Every year, it seems, when the expectation is merriment, I struggle with this parallel of joy alongside pain, of gratitude amidst loss.
Browne, though, in the song, speaks to the unanswerable with, Crying just ain’t gonna ease you down. And he cautions against the very thing that torments me….Don’t let the uncertainty turn you around. Go on and make a joyful sound.

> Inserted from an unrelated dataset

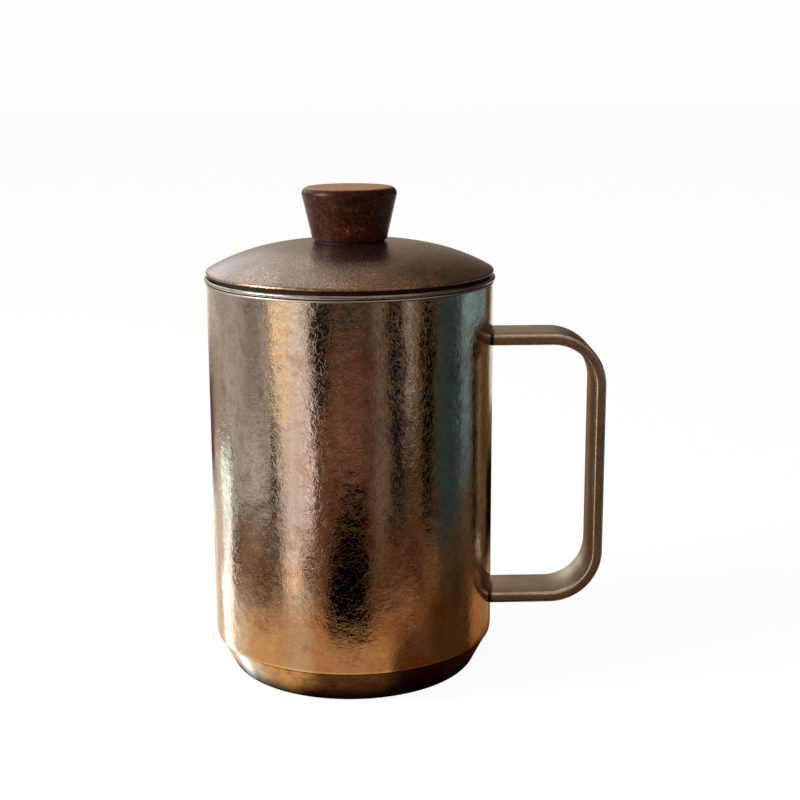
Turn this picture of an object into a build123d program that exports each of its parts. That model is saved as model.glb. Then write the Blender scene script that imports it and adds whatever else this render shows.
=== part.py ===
# Double-walled metal tea mug with a lift-out infuser basket and a loose domed lid.
# The origin is on the mug's axis in the plane of its foot, +Z is up and +X points to the handle.
# Lengths are in millimetres and angles in degrees.
import os
from math import cos, pi, radians, sin, tan

from build123d import *

# Mug body
mug_height = 114.25           # foot to lip
wall_radius = 41.0            # straight outside wall
shell_sheet = 0.6
jacket_gap = 1.8              # insulating space between shell and liner
liner_sheet = 0.6
liner_floor_height = 6.5      # underside of the liner's floor
liner_corner = 6.0            # bend inside the liner, where wall meets floor
lip_bend = 0.8                # bend inside the lip
lip_overhang = 0.15           # lip flange past the wall
lip_rounding = 0.25

# Base cap
seam_height = 10.3            # where the cap meets the shell
foot_curve = 12.0             # radius of the wall as it draws in towards the seam
foot_turn = 8.0               # how far that curve turns inwards
seam_step = 0.15              # the cap stands this far inside the shell
cap_sheet = 0.6
cap_taper = 27.6              # slope of the cap's side from upright
cap_corner = 3.0              # bend between side and flat foot

# Handle
handle_reach = 73.5           # axis to the outside of the grip
handle_top = 99.1
handle_bottom = 18.2
handle_width = 16.9
handle_thickness = 3.3
handle_corner = 15.5          # outside radius of both bends
handle_rounding = 1.2

# Fits
rest_gap = 0.2                # between stacked rims that rest on each other
infuser_clearance = 0.4       # collar inside the liner
seal_clearance = 0.3          # seal lip inside the collar

# Infuser
infuser_sheet = 0.6
basket_sheet = 0.5
bead_radius = 0.6
bead_overhang = 0.55          # bead past the mug's wall
rim_bend = 0.4
basket_depth = 76.5           # lip to the underside of the basket's floor
basket_lap = 3.0              # wall overlapping the collar
pan_upstand = 4.0             # turned-up edge of the floor
pan_bend = 1.5
hole_diameter = 1.6
hole_pitch = 5.6              # along a row, and from ring to ring on the floor
hole_rise = 4.8               # from row to row up the wall
hole_margin = 3.0             # plain sheet around every perforated field
hole_zone = 48.0              # height of the perforated field on the wall

# Lid
hem_overhang = 0.1            # hem past the mug's wall
hem_width = 1.6
hem_rounding = 0.7
hem_edge = 0.3
dome_sheet = 0.9              # measured upright
dome_rise = 8.65              # hem's underside to the knob's seat
rim_rise = 0.75               # hem's underside to where the dome's curve ends
dome_rim_slope = 30.0
dome_seat_slope = 2.6
lid_sheet = 0.6
skirt_depth = 9.3             # hem's underside to the skirt's lower edge
skirt_bend = 0.4
seal_flange = 1.35            # thickness of the seal under the hem
seal_wall = 1.2               # thickness of the seal around the skirt
seal_inset = 0.9              # the seal's edge inside the hem's
seal_lift = 2.0               # the seal's lower edge above the skirt's
seal_rounding = 0.3

# Knob and its fastening
knob_foot_radius = 10.65
knob_top_radius = 14.0
knob_height = 14.8
knob_edge = 1.9
knob_foot_edge = 0.3
gasket_thickness = 0.6
gasket_inset = 0.7            # the gasket's edge inside the knob's foot
screw_radius = 2.5
screw_clearance = 0.25
screw_grip = 8.0              # thread inside the insert
head_radius = 4.75
head_height = 3.0
head_rounding = 1.2
recess_width = 1.1
recess_span = 5.2
recess_depth = 1.6
washer_radius = 6.5
washer_thickness = 1.0
insert_radius = 3.6
insert_length = 9.0
insert_tip = 0.5              # blind space above the insert

# Places that follow from the sizes above
seam_radius = wall_radius - foot_curve * (1 - cos(radians(foot_turn)))
curve_start = seam_height + foot_curve * sin(radians(foot_turn))
cap_top_radius = seam_radius - seam_step
cap_foot_radius = cap_top_radius - seam_height * tan(radians(cap_taper))
liner_radius = wall_radius - shell_sheet - jacket_gap - liner_sheet
lip_radius = wall_radius + lip_overhang
collar_radius = liner_radius - infuser_clearance
basket_radius = collar_radius - infuser_sheet
basket_inside = basket_radius - basket_sheet
basket_floor = mug_height - basket_depth
bead_outside = wall_radius + bead_overhang
rim_underside = mug_height + rest_gap
rim_top = rim_underside + infuser_sheet
seal_underside = rim_top + rest_gap
hem_underside = seal_underside + seal_flange
hem_radius = wall_radius + hem_overhang
hem_inside = hem_radius - hem_width
seal_outside = basket_radius - seal_clearance
skirt_radius = seal_outside - seal_wall
skirt_underside = hem_underside - skirt_depth
basket_top = skirt_underside - rest_gap
collar_underside = basket_top - basket_lap
seat_height = hem_underside + dome_rise
knob_underside = seat_height + gasket_thickness
washer_underside = seat_height - dome_sheet - washer_thickness
screw_hole = screw_radius + screw_clearance


def outline(*corners):
    # An open path of (radius, height, bend) corners in the XZ plane.
    points = [(radius, height) for radius, height, _ in corners]
    bends = [bend for _, _, bend in corners[1:-1]]
    return FilletPolyline(points, radius=bends)


def sheet_section(path, sheet, side):
    # Section of a sheet of one thickness, laid on one side of a path.
    return make_face(offset(path, sheet, side=side).edges())


def turned(section):
    return revolve(Plane.XZ * section, Axis.Z)


def spun(path, sheet, side):
    return turned(sheet_section(path, sheet, side))


def solid_ring(*corners):
    # A closed section of (radius, height, rounding) corners, turned about the axis.
    points = [(radius, height) for radius, height, _ in corners]
    bends = [bend for _, _, bend in corners]
    return turned(make_face(FilletPolyline(points, radius=bends, close=True)))


def rim_edges(solid, radius):
    # The circular edges of one radius, from the lowest up.
    circles = solid.edges().filter_by(GeomType.CIRCLE)
    return circles.filter_by(lambda edge: abs(edge.radius - radius) < 0.01).sort_by(Axis.Z)


def disc(radius, low, high):
    return extrude(Plane.XY.offset(low) * Circle(radius), high - low)


def beyond_seam(upwards):
    # Section of all that lies above or below the seam, to cut a sheet back to a level edge.
    edge = Align.MIN if upwards else Align.MAX
    return Pos(0, seam_height) * Rectangle(3 * wall_radius, mug_height, align=(Align.CENTER, edge))


def outer_shell():
    shell_top = mug_height - liner_sheet
    wall = Line((wall_radius, shell_top), (wall_radius, curve_start))
    past_seam = 3.0               # extra turn, cut back at the seam
    foot = JernArc(wall @ 1, wall % 1, foot_curve, -foot_turn - past_seam)
    section = sheet_section(Wire([wall.edge(), foot.edge()]), shell_sheet, Side.RIGHT)
    return turned(section - beyond_seam(upwards=False))


def base_cap():
    past_seam = 2.0               # extra height, cut back at the seam
    side = outline(
        (cap_top_radius + past_seam * tan(radians(cap_taper)), seam_height + past_seam, 0),
        (cap_foot_radius, 0, cap_corner),
        (0, 0, 0),
    )
    section = sheet_section(side, cap_sheet, Side.RIGHT)
    return turned(section - beyond_seam(upwards=True))


def inner_liner():
    inside = outline(
        (lip_radius, mug_height, 0),
        (liner_radius, mug_height, lip_bend),
        (liner_radius, liner_floor_height + liner_sheet, liner_corner),
        (0, liner_floor_height + liner_sheet, 0),
    )
    liner = spun(inside, liner_sheet, Side.LEFT)
    return fillet(rim_edges(liner, lip_radius), min(lip_rounding, 0.45 * liner_sheet))


def handle_strap():
    outside = outline(
        (0, handle_top, 0),
        (handle_reach, handle_top, handle_corner),
        (handle_reach, handle_bottom, handle_corner),
        (0, handle_bottom, 0),
    )
    section = make_face(offset(outside, handle_thickness, side=Side.RIGHT).edges())
    strap = extrude(Plane.XZ * section, handle_width / 2, both=True)
    along = strap.edges().group_by(Axis.Y)
    strap = fillet(along[0] + along[-1], min(handle_rounding, 0.45 * handle_thickness))
    return strap - disc(wall_radius, 0, mug_height)


def infuser_rim():
    bead_centre = bead_outside - bead_radius
    flange_and_collar = outline(
        (bead_centre, rim_underside, 0),
        (collar_radius, rim_underside, rim_bend),
        (collar_radius, collar_underside, 0),
    )
    sheet = spun(flange_and_collar, infuser_sheet, Side.RIGHT)
    bead_place = Location((bead_centre, rim_underside + bead_radius))
    return sheet + turned(bead_place * Circle(bead_radius))


def wall_holes():
    # Staggered rows of short radial pins, which cut the holes in the basket's wall.
    around = int(2 * pi * basket_radius // hole_pitch)
    rows = int(hole_zone // hole_rise) + 1
    lowest = basket_floor + pan_upstand + hole_margin
    pin = Rot(0, 90, 0) * Cylinder(hole_diameter / 2, 4 * basket_sheet)
    pins = []
    for row in range(rows):
        height = lowest + row * hole_rise
        for column in range(around):
            turn = (column + (row % 2) / 2) * 360 / around
            pins.append(Rot(0, 0, turn) * Pos(basket_radius, 0, height) * pin)
    return pins


def infuser_wall():
    # The holes are cut in the outside skin, which then gets its thickness inwards.
    skin = disc(basket_radius, basket_floor, basket_top).faces().filter_by(GeomType.CYLINDER)[0]
    return Solid.thicken(skin.cut(*wall_holes()), -basket_sheet)


def infuser_floor():
    pan_path = outline(
        (0, basket_floor, 0),
        (basket_inside, basket_floor, pan_bend),
        (basket_inside, basket_floor + pan_upstand, 0),
    )
    pan = spun(pan_path, basket_sheet, Side.LEFT)
    rings = int((basket_inside - pan_bend - hole_margin) // hole_pitch)
    holes = Sketch() + Circle(hole_diameter / 2)
    for ring in range(1, rings + 1):
        holes += PolarLocations(ring * hole_pitch, 6 * ring) * Circle(hole_diameter / 2)
    return pan - extrude(Plane.XY.offset(basket_floor) * holes, 2 * basket_sheet)


def dome_curve(drop):
    # The dome's line from the knob's seat to its rim, lowered by the given drop.
    seat, rim = knob_foot_radius, hem_radius
    third = (rim - seat) / 3
    seat_z, rim_z = seat_height - drop, hem_underside + rim_rise - drop
    return Bezier(
        (seat, seat_z),
        (seat + third, seat_z - third * tan(radians(dome_seat_slope))),
        (rim - third, rim_z + third * tan(radians(dome_rim_slope))),
        (rim, rim_z),
    )


def under_dome(drop, floor):
    # Section of everything under the dome's line, from the axis out to the rim.
    curve = dome_curve(drop)
    rim, seat = curve @ 1, curve @ 0
    return make_face([
        curve.edge(),
        Line(rim, (rim.X, floor)).edge(),
        Line((rim.X, floor), (0, floor)).edge(),
        Line((0, floor), (0, seat.Y)).edge(),
        Line((0, seat.Y), seat).edge(),
    ])


def lid_dome():
    well_below = hem_underside - dome_rise
    hollow = under_dome(dome_sheet, well_below)
    inside_hem = Pos(hem_inside / 2, hem_underside) * Rectangle(hem_inside, 4 * dome_rise)
    dome = turned(under_dome(0, hem_underside) - (hollow & inside_hem))
    dome = fillet(rim_edges(dome, hem_radius)[-1], hem_rounding)
    dome = fillet(rim_edges(dome, hem_radius)[0], hem_edge)
    return dome - disc(screw_hole, hem_underside, seat_height)


def lid_skirt():
    flange_and_skirt = outline(
        (hem_inside, hem_underside, 0),
        (skirt_radius, hem_underside, skirt_bend),
        (skirt_radius, skirt_underside, 0),
    )
    return spun(flange_and_skirt, lid_sheet, Side.RIGHT)


def lid_seal():
    low = skirt_underside + seal_lift
    return solid_ring(
        (skirt_radius, hem_underside, skirt_bend),
        (hem_radius - seal_inset, hem_underside, 0),
        (hem_radius - seal_inset, seal_underside, seal_rounding),
        (seal_outside, seal_underside, seal_rounding),
        (seal_outside, low, seal_rounding),
        (skirt_radius, low, 0),
    )


def knob():
    top = knob_underside + knob_height
    body = solid_ring(
        (0, knob_underside, 0),
        (knob_foot_radius, knob_underside, knob_foot_edge),
        (knob_top_radius, top, knob_edge),
        (0, top, 0),
    )
    return body - disc(insert_radius, knob_underside, knob_underside + insert_length + insert_tip)


def knob_gasket():
    radius = knob_foot_radius - gasket_inset
    return disc(radius, seat_height, knob_underside) - disc(screw_hole, seat_height, knob_underside)


def knob_insert():
    top = knob_underside + insert_length
    return disc(insert_radius, knob_underside, top) - disc(screw_radius, knob_underside, top)


def knob_washer():
    top = washer_underside + washer_thickness
    return disc(washer_radius, washer_underside, top) - disc(screw_hole, washer_underside, top)


def knob_screw():
    head_underside = washer_underside - head_height
    head = solid_ring(
        (0, head_underside, 0),
        (head_radius, head_underside, head_rounding),
        (head_radius, washer_underside, 0),
        (0, washer_underside, 0),
    )
    shank = disc(screw_radius, washer_underside, knob_underside + screw_grip)
    slot = Pos(0, 0, head_underside) * Box(recess_span, recess_width, 2 * recess_depth)
    return head + shank - slot - Rot(0, 0, 90) * slot


pieces = [
    outer_shell, base_cap, inner_liner, handle_strap,
    infuser_rim, infuser_wall, infuser_floor,
    lid_dome, lid_skirt, lid_seal,
    knob, knob_gasket, knob_insert, knob_washer, knob_screw,
]

os.makedirs("parts", exist_ok=True)
for piece in pieces:
    export_step(piece(), f"parts/{piece.__name__}.step")
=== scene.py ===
from math import radians

import bpy
from mathutils import Euler, Matrix, Vector

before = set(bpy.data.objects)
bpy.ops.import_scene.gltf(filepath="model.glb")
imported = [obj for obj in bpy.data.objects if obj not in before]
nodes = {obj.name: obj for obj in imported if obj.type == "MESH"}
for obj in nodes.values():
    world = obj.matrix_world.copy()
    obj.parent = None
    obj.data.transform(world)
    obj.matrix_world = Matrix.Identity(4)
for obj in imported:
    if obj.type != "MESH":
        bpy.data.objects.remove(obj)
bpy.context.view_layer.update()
bpy.ops.object.select_all(action="DESELECT")
print("frame loaded")

mm = 0.001


def linear(code):
    # sRGB hex to the linear colour that Blender works in
    parts = [int(code[i:i + 2], 16) / 255 for i in (1, 3, 5)]
    return [c / 12.92 if c <= 0.04045 else ((c + 0.055) / 1.055) ** 2.4 for c in parts] + [1.0]


def setInputs(tree, node, inputs):
    # an input takes a link from another node's output, or a plain value
    for socket, value in inputs.items():
        if isinstance(value, bpy.types.NodeSocket):
            tree.links.new(value, node.inputs[socket])
        else:
            node.inputs[socket].default_value = value


def addNode(tree, kind, inputs={}, out=0, stops=(), **settings):
    # One shader node with its settings, inputs and ramp stops. It gives back the output named
    # by out, or all of them for None. The inputs of a Mix share their names, so they go by
    # number: 0 is the factor, 2 and 3 are two numbers, 6 and 7 are two colours.
    node = tree.nodes.new("ShaderNode" + kind)
    for name, value in settings.items():
        setattr(node, name, value)
    setInputs(tree, node, inputs)
    if stops:
        ramp = node.color_ramp.elements
        for end, (position, code) in ((0, stops[0]), (-1, stops[-1])):
            ramp[end].position, ramp[end].color = position, linear(code)
        for position, code in stops[1:-1]:
            ramp.new(position).color = linear(code)
    return node.outputs if out is None else node.outputs[out]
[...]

Later, in 1976, the same year his wife, Phyllis Major, died by suicide, The Pretender was released, and the title song is more conversation about the big questions, more inquiry into the push and pull of this life. Yet it feels more personal than For a Dancer that is a song for all of us, is one true stanza after another, and in its melancholy holds a hope. For those of you so inclined, I suggest you give it a listen. You’ll be reminded of how gorgeous it is, but if you’re like me, or even tragically like Browne, you’ll be consoled, if in this time of Thanksgiving, you need to be.


Sad news about Browne’s son. I’m only familiar with his hits but now I’m curious about the rest of his repertoire and will check it out. Enjoy the rest of the holidays! 💛
Thanks for your writing. Take care. Hope your day was filled with consolation and joy.